Central bank digital currencies will complement cryptocurrencies rather than competing with them despite not being structurally different from their country's fiat currencies, strategists and fund managers said.
Around 90 per cent of the world's central banks are now working on their own digital currencies, some of which may be issued in the next three years, a January survey from the Bank for International Settlements showed.
Central bank digital currencies (CBDCs) “are structurally no different than fiat, and they are very much complementary to crypto, not competitive," Meltem Demirors, chief strategy officer at CoinShares, Europe's largest digital asset investment firm managing $5 billion.
The interview was part of a series on digital currencies run on the Reuters Global Markets Forum over the past week.
Kevin Kelly, head of global macro strategy at digital asset research firm Delphi Digital, said he expected CBDCs to improve traditional monetary systems via easier transmission of fiscal policy, while aiding crypto markets by bridging the gap between fiat and decentralized finance (DeFi).

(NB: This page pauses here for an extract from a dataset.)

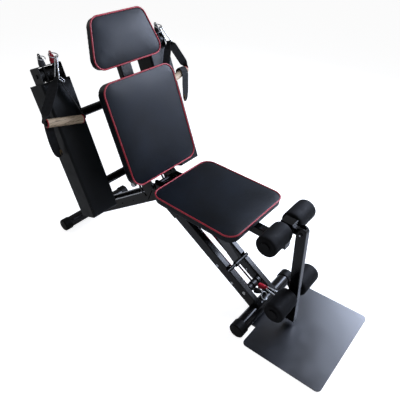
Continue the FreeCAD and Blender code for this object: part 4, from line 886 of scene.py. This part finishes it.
@dataclass
class HandStrap:
    """Webbing from a snap hook's lower bar through a grip's bore, with each leg turned to lie flat."""

    side: Side
    bar: tuple[float, float]
    outer_turn: Vector
    inner_turn: Vector
    depth: float = 126.0
    narrow: float = 24.0
    wide: float = 38.0
    thin_leg: float = 24.0
    end_radius: float = 7.2
    bar_radius: float = 4.6
    outer_mouth: tuple[float, float] = (403.6, 373.0)
    inner_mouth: tuple[float, float] = (242.4, 338.0)
    grip_slope: float = 12.26
    arc_steps: int = 10
    leg_steps: int = 16

    def arc(self, centre: Vector, radius: float, start: float, end: float) -> list[Station]:
        """Gives stations round a circle in the plane of the handle."""
        turns = [math.radians(start + (end - start) * i / self.arc_steps)
                 for i in range(self.arc_steps + 1)]
        return [Station(centre + Vector((math.cos(t), 0, math.sin(t))) * radius, Vector((0, 1, 0)),
                        self.narrow) for t in turns]

    def leg(self, start: Vector, end: Vector, turn: Vector, wide: float) -> list[Station]:
        """Gives stations down a leg that turns to face another way and back again."""
        found = []
        for i in range(1, self.leg_steps):
            share = i / self.leg_steps
            rise = eased(min(share / 0.22, (1.0 - share) / 0.2))
            across = Vector((0, 1, 0)).lerp(turn, rise)
            found.append(Station(start.lerp(end, share), across,
                                 self.narrow + (wide - self.narrow) * rise))
        return found

    def make(self) -> None:
        """Builds the closed strap."""
        top = Vector((self.bar[0], self.depth, self.bar[1]))
        outer, inner = (Vector((self.side * x, self.depth, up))
                        for x, up in (self.outer_mouth, self.inner_mouth))
        over, inward = (top - outer), (top - inner)
        outer_at = math.degrees(math.atan2(over.z, over.x))
        inner_at = math.degrees(math.atan2(inward.z, inward.x))
        lean, quarter, half = self.side * self.grip_slope, -90.0 * self.side, 180.0 * self.side
        around_out = self.arc(outer, self.end_radius, 90.0 - half + lean, outer_at + quarter)
        around_top = self.arc(top, self.bar_radius, outer_at + quarter, inner_at - quarter)
        around_in = self.arc(inner, self.end_radius, inner_at - quarter, 90.0 + half + lean)
        stations = around_out
        stations += self.leg(around_out[-1].middle, around_top[0].middle, self.outer_turn, self.wide)
        stations += around_top
        stations += self.leg(around_top[-1].middle, around_in[0].middle, self.inner_turn, self.thin_leg)
        stations += around_in
        word = self.side.word
        strap = ribbon("handle_webbing_" + word, stations, BACKREST, WEB, closed=True)
        settle(strap, "handle_" + word, "webbing", "handle_strap_" + word)


# a cuff's line: its place across, out from and up the backrest, and its width
BEHIND = ((385, 129, 398, 24), (385, 135, 388, 30), (384, 144, 374, 36), (384, 149, 358, 38),
          (384, 156, 338, 38), (383, 163, 316, 38), (382, 170, 294, 38), (380, 176, 272, 38),
          (377, 182, 250, 37), (373, 188, 232, 33), (370, 191, 221, 24), (367, 193, 214, 12))
OVER = ((369, 147, 352, 42), (369, 146, 364, 42), (369, 140, 376, 42), (369, 126, 382.5, 42),
        (369, 111, 376, 42), (369, 105, 362, 42), (368, 106, 344, 42), (367, 112, 325, 42),
        (366, 119, 305, 42), (365, 125, 284, 41), (363, 131, 262, 39), (361, 138, 240, 34),
        (360, 142, 227, 26), (358, 145, 218, 13))


@dataclass
class AnkleCuff:
    """Padded cuff slung over a grip's outer end, with a pull loop at its tip."""

    side: Side
    line: tuple[tuple[float, float, float, float], ...]
    loop_shift: tuple[float, float, float] = (-12.0, -3.0, -2.0)
    loop_reach: float = 13.0
    loop_lean: float = 4.0
    loop_steps: int = 20

    def make(self) -> None:
        """Builds the cuff and its loop."""
        stations = [Station(Vector((self.side * x, n, up)), Vector((1, 0, 0)), wide)
                    for x, n, up, wide in self.line]
        word = self.side.word
        cuff = ribbon("ankle_cuff_" + word, stations, BACKREST, CUFF_WEB, thickness=4.0)
        settle(cuff, "handle_" + word, "webbing", "ankle_strap_" + word)
        x, n, up = (a + b for a, b in zip(self.line[-3], self.loop_shift))
        middle = Vector((self.side * x, n, up))
        loop = []
        for i in range(self.loop_steps):
            turn = math.tau * i / self.loop_steps
            lean = self.loop_lean
            shift = Vector((lean * math.cos(turn), -lean * math.sin(turn),
                            self.loop_reach * math.sin(turn)))
            loop.append(Station(middle + shift, Vector((0, 1, 0)), 6.0))
        tab = ribbon("cuff_loop_" + word, loop, BACKREST, TAN_LOOP, thickness=1.2, closed=True)
        settle(tab, "handle_" + word, "webbing")


# ------------------------------------------------------------------ cord ends and fasteners
def gathered(parts: Sequence[tuple[bmesh.types.BMesh, Matrix, int]]) -> bmesh.types.BMesh:
    """Joins shapes into one, each at its place and with its material number; the parts are freed."""
    whole = bmesh.new()
    for part, place, number in parts:
        bmesh.ops.transform(part, matrix=place, verts=part.verts)
        for face in part.faces:
            face.material_index = number
        mesh = bpy.data.meshes.new("part")
        part.to_mesh(mesh)
        part.free()
        whole.from_mesh(mesh)
        bpy.data.meshes.remove(mesh)
    return whole


# half outlines of a stopper's cone and of its eye, and how far the eye stands off
CONE = ((4.6, 0), (12.2, 0), (13, 0.9), (13, 3.2), (12.5, 3.8), (12.5, 4.4), (13, 5.0), (13, 7.4),
        (12.5, 8.0), (12.5, 8.6), (13, 9.2), (13, 11.2), (11.6, 16.5), (9.7, 24.5), (8.2, 30.6),
        (7.2, 31.8), (6.2, 32), (0, 32), (0, 27), (4.6, 27), (4.6, 0))
EYE = ((4.6, -1.2), (5.3, -2.0), (7.6, -2.0), (8.4, -1.2), (8.4, 1.2), (7.6, 2.0), (5.3, 2.0),
       (4.6, 1.2), (4.6, -1.2))
EYE_REACH = 38.0


@dataclass
class CordStoppers:
    """Moulded cones on the ends of a set of elastic cords, each with a drilled eye."""

    name: str
    node: str
    body: str
    place: Matrix
    way: Vector
    spots: tuple[tuple[float, float, float, int], ...]
    finishes: tuple[Finish, ...]

    def make(self) -> None:
        """Builds the cones, ridged round the skirt, and their eyes."""
        parts = []
        for x, y, z, number in self.spots:
            base = Vector((x, y, z)) * MM
            parts.append((turned(CONE, 36), aimed(base, self.way), number))
            eye = aimed(base + self.way * EYE_REACH * MM, Vector((1, 0, 0)))
            parts.append((turned(EYE, 32), eye, number))
        piece = into_object(self.name, gathered(parts), self.place, self.finishes)
        settle(piece, self.body, "stopper", self.node)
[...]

CBDCs will likely provide the preferred means for making digital payments without killing existing tokens, said Vytautas Zabulis, managing director at digital asset trading solutions company H-Finance.
“I see this as a cleaning up of all the ones that are not actually necessary in the market," Zabulis said.
Countries with less mature financial systems will be able to use CBDCs as more efficient payment and storage mechanisms, said Georgia Quinn, general counsel of digital asset bank and custodian Anchorage Digital.
Bitcoin's value lies in its limited supply in comparison to the US Federal Reserve's pledge to continue printing and spending more US dollars, Demirors said.
“In the last 18 months, the Fed has printed 40 per cent of all dollars in circulation (which) means you own value subject to the monetary and fiscal policies of the US government," she added.
However, analysts said, it was still possible that nations would promote their own CBDCs and sideline cryptocurrencies.
“Could the United States government create its own US digital currency and say we believe in crypto, but only this crypto? Sure, I think that could absolutely happen," said Todd Cipperman, managing principal at Cipperman Compliance Services.
Everett Millman, a cryptocurrency and precious metals analyst at Gainesville Coins Inc., said as long as there is interoperability between CBDCs and existing infrastructure of cryptos, there will be a middle ground where both can coexist.
Some central banks, including the Reserve Bank of Australia, are exploring the development of tokenised forms of CBDCs on an Ethereum-based platform.